Ausstellung

Ein Bild fĂŒr den Kaiser

Japanische Arbeiter auf Zuckerplantagen in Hawai’i
8.2.2018 bis 31.5.2018 | Johann Jacobs Museum

Im Jahre 1885 gab der König von Hawai’i den Auftrag fĂŒr ein grosses ÖlgemĂ€lde. Dieses wollte er dem japanischen Kaiser zum Geschenk machen, doch das Bild fand nie Eingang in die kaiserliche Sammlung. Nun wird das GemĂ€lde zum ersten Mal ausserhalb Japans gezeigt – in einer Ausstellung, die den Entstehungszusammenhang des Bildes sowie das Leben seiner Protagonisten rekonstruiert.

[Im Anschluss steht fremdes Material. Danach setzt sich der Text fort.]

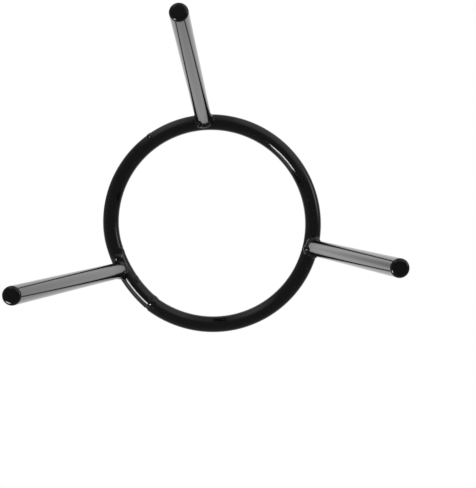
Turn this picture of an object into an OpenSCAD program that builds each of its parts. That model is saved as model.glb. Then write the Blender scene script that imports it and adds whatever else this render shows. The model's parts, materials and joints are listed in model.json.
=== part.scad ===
// Tripod stand for a burner: a ring of round bar on three leaning legs of the
// same bar, welded up by hand and painted. It stands on its feet, +Z up, with
// the origin on the bench under the middle of the ring. Millimetres.

/* [Bar] */
// Diameter of the round bar that the ring and the legs are cut from
bar_d = 6; // [5:0.1:7]
// Rounding of the edge where a leg ends in a foot
foot_round = 1.2; // [0.4:0.1:1.2]

/* [Ring] */
// Mean radius of the ring, to the middle of the bar
ring_r = 38.2; // [35:0.1:45]
// How far the bends of the slightly oval ring differ in radius
ring_oval = 0.9; // [0.1:0.1:1.5]
// Direction in which the bar's two ends meet
seam_at = 127.5; // [126:0.5:130]
// Width of the gap between the bar's two ends, which the seam's weld fills
seam_gap = 0.8; // [0.5:0.1:1.5]
// Radius of the tight bend between the oval and the bar's flatter end
tight_r = 31.6; // [30:0.1:34]
// Radius of the flatter end, from the tight bend to the seam
flat_r = 45.4; // [44:0.1:47]

/* [Legs] */
// Height of the stand, from the bench to the top of the ring
height = 144; // [110:1:180]
// Distance from the middle of the ring to where a leg's axis meets it
leg_r = 38.7; // [38.4:0.1:39]
// How far a leg's cut end is burnt into the ring
burn_in = 0.8; // [0.4:0.1:1.2]
// Direction of the front leg
front_at = 265.6; // [255:0.2:275]
// Direction of the right leg
right_at = 13.6; // [5:0.2:25]
// Direction of the left leg
left_at = 152.9; // [149:0.1:160]
// Lean of the front leg, from the upright
front_lean = 9.3; // [5:0.1:13]
// Lean of the right leg
right_lean = 8.6; // [5:0.1:13]
// Lean of the left leg
left_lean = 9.6; // [5:0.1:13]
// Turn of the front leg's lean, away from straight outwards
front_skew = -7.7; // [-15:0.1:15]
// Turn of the right leg's lean
right_skew = 2.7; // [-15:0.1:15]
// Turn of the left leg's lean
left_skew = 13.4; // [-15:0.1:15]

/* [Welds] */
// Bend radius of the long fillet, on the right of the front leg
long_fillet = 9; // [7:0.5:10]
// Bend radius of the fillets on the near side of the right and the left leg
mid_fillet = 7; // [6:0.5:9]
// Bend radius of the short fillets on the legs' other sides
short_fillet = 5; // [4.5:0.5:6]
// How much thinner a fillet is than the bar, in radius
fillet_inset = 0.45; // [0.3:0.05:0.6]
// How far the bead round a leg's end stands out from the leg
bead_bulge = 0.35; // [0.2:0.05:0.6]
// How much larger the seam's bead is than the bar, in radius
seam_bulge = 0.15; // [0.1:0.05:0.4]

/* [Hidden] */
$fn = 180;

bar_r = bar_d / 2;
bar_z = height - bar_r;
paint = "#141414";

function arc_length(sweep, r) = sweep * PI / 180 * r;
function arc_sweep(length, r) = length / r * 180 / PI;

// The bar's bends as [radius, sweep]. Both lists start on the left, at 180
// degrees: one runs round the oval to the seam, by round and easy bends, and
// the other runs the short way to it. The tight bend turns through the angle
// whose sine is 7/25 and cosine 24/25, so that the next bend meets it exactly.
gap_angle = arc_sweep(seam_gap / 2, ring_r);
round_r = ring_r - ring_oval / 2;
easy_r = ring_r + ring_oval / 2;
oval_bends = [
    [round_r, 90], [easy_r, 90], [round_r, 90],
    [easy_r, seam_at - 90 - gap_angle]
];
tight_sweep = atan(7 / 24);
end_length = arc_length(180 - seam_at - gap_angle, ring_r);
end_bends = [
    [tight_r, tight_sweep],
    [flat_r, arc_sweep(end_length - arc_length(tight_sweep, tight_r), flat_r)]
];
// How much too long a bend is drawn, before it is cut square
spare_angle = 5;
seam_bead_r = 0.75;
seam_sag = seam_bulge + 0.05;
seam_inset = seam_bulge + 0.1;

// One row a leg: its direction, its lean, its skew, how far outside the middle
// of the ring's bar it is set, and its fillets, anticlockwise and clockwise of it.
FRONT = [front_at, front_lean, front_skew, 0.5, long_fillet, short_fillet];
RIGHT = [right_at, right_lean, right_skew, 0.4, short_fillet, mid_fillet];
LEFT = [left_at, left_lean, left_skew, 1.2, short_fillet, mid_fillet];

// A square-cut foot stands on the low side of its rounded edge.
function foot_rise(lean) = foot_round * (1 - cos(lean)) + (bar_r - foot_round) * sin(lean);
function leg_end(lean) = (bar_z - foot_rise(lean)) / cos(lean);
leg_start = bar_r - burn_in;
leg_bead_r = 1.4;
fillet_lift = 0.25;

// Moves what follows from one end of a bend to the other. A bend starts at the
// origin, runs towards +Y and turns towards -X.
module past_bend(bend) {
    translate([-bend[0], 0, 0]) rotate(bend[1]) translate([bend[0], 0, 0]) children();
}

module past_bends(bends, i = 0) {
    if (i < len(bends)) past_bend(bends[i]) past_bends(bends, i + 1) children();
    else children();
}

// The bar along a list of bends. Each is cut square where the next starts.
module bent_bar(bends, i = 0) {
    if (i < len(bends)) {
        difference() {
            translate([-bends[i][0], 0, 0]) rotate_extrude(angle = bends[i][1] + spare_angle)
                translate([bends[i][0], 0]) circle(r = bar_r);
            past_bend(bends[i]) translate([-bar_d, 0, -bar_d]) cube(2 * bar_d);
        }
        past_bend(bends[i]) bent_bar(bends, i + 1);
    }
}

module at_ring_start() {
    translate([-ring_r, -ring_oval / 2, bar_z]) rotate(180) children();
}

module ring_bar() {
    at_ring_start() {
        bent_bar(oval_bends);
        mirror([0, 1, 0]) bent_bar(end_bends);
    }
}

// On a leg's axis, level with the middle of the ring's bar: -Z runs down the
// leg and +X outwards.
module at_leg(leg) {
    rotate(leg[0]) translate([leg_r, 0, bar_z]) rotate(leg[2]) rotate([0, -leg[1], 0]) children();
}

// The bar of a leg, square at the ring and with a rounded edge at the foot.
module leg_bar(leg) {
    length = leg_end(leg[1]) - leg_start;
    translate([0, 0, -leg_end(leg[1])]) rotate_extrude() {
        translate([0, foot_round]) square([bar_r, length - foot_round]);
        square([bar_r - foot_round, length]);
        translate([bar_r - foot_round, foot_round]) circle(r = foot_round);
    }
}

// The fillet in the corner between ring and leg: a quarter bend that leaves
// the ring's bar and runs into the leg's, turned in to follow the ring.
module fillet(bend_r, set_out) {
    turn_in = arc_sweep(bend_r / 2, ring_r) + atan(set_out / bend_r);
    rotate(turn_in) translate([0, bend_r, fillet_lift - bend_r]) rotate([0, 90, 0]) rotate(180)
        rotate_extrude(angle = 90) translate([bend_r, 0]) circle(r = bar_r - fillet_inset);
}

module ring() {
    color(paint) ring_bar();
}

// The bead that closes the ring: it fills the gap and laps over both ends. It
// has sagged to just under the top of the bar, where a vessel stands, and lies
// towards the inside, so that a shallow notch is left outside.
module ring_weld() {
    color(paint) difference() {
        at_ring_start() past_bends(oval_bends)
            translate([-seam_inset, seam_gap / 2, -seam_sag]) rotate([90, 0, 0]) rotate_extrude() {
                translate([0, -seam_bead_r])
                    square([bar_r + seam_bulge - seam_bead_r, 2 * seam_bead_r]);
                translate([bar_r + seam_bulge - seam_bead_r, 0]) circle(r = seam_bead_r);
            }
        ring_bar();
    }
}

module leg(leg) {
    color(paint) difference() {
        at_leg(leg) leg_bar(leg);
        ring_bar();
    }
}

// The weld of a leg: a bead round its cut end and a fillet on either side.
module leg_weld(leg) {
    color(paint) difference() {
        at_leg(leg) {
            translate([0, 0, -leg_start]) rotate_extrude()
                translate([bar_r + bead_bulge - leg_bead_r, 0]) circle(r = leg_bead_r);
            rotate(-leg[2]) fillet(leg[4], leg[3]);
            rotate(-leg[2]) mirror([0, 1, 0]) fillet(leg[5], leg[3]);
        }
        ring_bar();
        at_leg(leg) leg_bar(leg);
    }
}

ring();
ring_weld();
leg(FRONT);  // front_leg
leg(RIGHT);  // right_leg
leg(LEFT);  // left_leg
leg_weld(FRONT);  // front_weld
leg_weld(RIGHT);  // right_weld
leg_weld(LEFT);  // left_weld
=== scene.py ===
import json
import math

import bpy
import numpy as np
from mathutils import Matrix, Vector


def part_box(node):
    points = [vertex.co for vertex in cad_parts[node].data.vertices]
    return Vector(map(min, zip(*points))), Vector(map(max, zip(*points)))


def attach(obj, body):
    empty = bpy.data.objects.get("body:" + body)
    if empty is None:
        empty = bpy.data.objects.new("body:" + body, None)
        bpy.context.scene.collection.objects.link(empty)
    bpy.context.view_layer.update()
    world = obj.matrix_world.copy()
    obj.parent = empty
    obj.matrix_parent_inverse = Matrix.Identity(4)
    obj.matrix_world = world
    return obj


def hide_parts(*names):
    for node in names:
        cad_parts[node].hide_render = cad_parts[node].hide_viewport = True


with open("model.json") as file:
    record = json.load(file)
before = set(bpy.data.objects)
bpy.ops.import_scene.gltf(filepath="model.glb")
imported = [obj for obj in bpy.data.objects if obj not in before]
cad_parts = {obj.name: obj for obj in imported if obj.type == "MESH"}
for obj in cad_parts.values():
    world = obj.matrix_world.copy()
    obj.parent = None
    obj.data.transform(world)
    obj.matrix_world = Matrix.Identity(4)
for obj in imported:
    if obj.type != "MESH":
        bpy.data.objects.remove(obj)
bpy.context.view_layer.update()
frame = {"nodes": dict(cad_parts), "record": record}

import openvdb
from mathutils import Matrix, Vector


# --- Camera -------------------------------------------------------------------
# The stand is seen from under the bench, as one sees a stand that lies upside
# down on a table. The camera's axis is plumb, so it isn't tilted or shifted.
IMAGE_W, IMAGE_H = 476, 488
RING_MID_PIXEL = (211.5, 222.7)
PIXELS_PER_MM = 2.6457
CAMERA_DISTANCE = 0.652
SENSOR_MM = 36.0

ring_low, ring_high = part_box("ring")
bar_z = (ring_low.z + ring_high.z) / 2
aim_x, aim_y = [
    ((side - 1) / 2 - middle) / PIXELS_PER_MM / 1000
    for side, middle in zip((IMAGE_W, IMAGE_H), RING_MID_PIXEL)
]
camera_data = bpy.data.cameras.new("camera")
camera_data.sensor_width = SENSOR_MM
camera_data.lens = PIXELS_PER_MM * 1000 * CAMERA_DISTANCE * SENSOR_MM / IMAGE_H
camera = bpy.data.objects.new("camera", camera_data)
# Right in the view is +X, up in it is -Y, and the camera looks along +Z.
camera.matrix_world = Matrix((
    (1, 0, 0, aim_x),
    (0, -1, 0, aim_y),
    (0, 0, -1, bar_z - CAMERA_DISTANCE),
    (0, 0, 0, 1),
))
bpy.context.scene.collection.objects.link(camera)
bpy.context.scene.camera = camera


# --- Ring ---------------------------------------------------------------------
# One length of round steel bar, bent by hand to a ring and closed at its ends.
# The whole stand was painted gloss black after welding, in one thick coat that
# has dried with a faint orange peel and caught a little dust. Metres.
BLACK = (0.003, 0.0029, 0.003, 1)
DUST = (0.025, 0.023, 0.022, 1)
ROUGHNESS = 0.05
HAZE_ROUGHNESS = 0.03
DUST_ROUGHNESS = 0.2
HAZE_SIZE = 0.014
HAZE_EDGES = (0.35, 0.65)
DUST_SIZE = 0.0006
DUST_EDGES = (0.76, 0.84)
# Slow sags in the coat are SAG_DEPTH times as deep as its orange peel.
PEEL_SIZE = 0.0016
SAG_SIZE = 0.009
SAG_DEPTH = 3
BAR_PEEL = 2.0e-6


class Wire:
    """A socket in a node tree. Operators on it add Math nodes."""

    def __init__(self, tree, socket=None):
        self.tree = tree
        self.socket = socket

    def node(self, kind, output, settings, inputs):
        """Adds a node, sets it up, then fills its sockets with values or links."""
        made = self.tree.nodes.new(kind)
        for name, value in settings.items():
            setattr(made, name, value)
        for name, value in inputs.items():
            if isinstance(value, Wire):
                self.tree.links.new(value.socket, made.inputs[name])
            else:
                made.inputs[name].default_value = value
        return Wire(self.tree, made.outputs[output]) if made.outputs else None

    def math(self, operation, *values):
        return self.node("ShaderNodeMath", 0, {"operation": operation}, dict(enumerate(values)))

    def ramp(self, low, high, low_value=0.0, high_value=1.0):
        """Runs smoothly from low_value, at low, to high_value, at high."""
        return self.node("ShaderNodeMapRange", 0, {"interpolation_type": "SMOOTHSTEP"}, {
            "Value": self, "From Min": low, "From Max": high,
            "To Min": low_value, "To Max": high_value,
        })

    def __add__(self, other):
        return self.math("ADD", self, other)

    __radd__ = __add__

    def __sub__(self, other):
        return self.math("SUBTRACT", self, other)

    def __rsub__(self, other):
        return self.math("SUBTRACT", other, self)

    def __mul__(self, other):
        return self.math("MULTIPLY", self, other)

    __rmul__ = __mul__

    def __truediv__(self, other):
        return self.math("DIVIDE", self, other)

    def __rtruediv__(self, other):
        return self.math("DIVIDE", other, self)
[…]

Wie ein Fenster gibt das GemĂ€lde den Blick frei auf die asiatisch-pazifische Welt des spĂ€ten 19. Jahrhunderts, eine Welt, die sich mit dem Auftauchen Meiji-Japans als internationale Macht grundlegend verĂ€ndert hatte.

Zum 150. Jahrestag der Meiji Restauration (im Jahre 2018) betrachten wir Japans damalige Verflechtungen mit dem pazifischen Raum: durch seine Arbeiter und seine Waren, aber auch durch das Bild, das Japan von sich entwarf. Ein Bild fĂŒr den Kaiser verstehen wir als Einladung: zur Überquerung des Ozeans, zur Überschreitung kĂŒnstlerischer Genres sowie, allgemeiner, zum Studium jener Grenzziehungen, die beim Schreiben von Geschichte am Werk sind.

Um das historische Material mit der Gegenwart zu verknĂŒpfen, haben wir drei zeitgenössische KĂŒnstler_innen gebeten, dieses Material mit ihren Mitteln zu interpretieren. Die japanische KĂŒnstlerin Aiko Tezuka isoliert berĂŒhrende Details aus den historischen Fotografien von Eduard Arning. Tiffany Chung (Vietnam/USA) verbindet alte Landkarten von Hawai’i in einem Montageverfahren. Schliesslich zeichnet JĂŒrgen Stollhans (Deutschland) die BrĂŒcke, welche die japanischen Neuankömmlinge auf Hawai’i nach Verlassen des Schiffes zu ĂŒberqueren hatten.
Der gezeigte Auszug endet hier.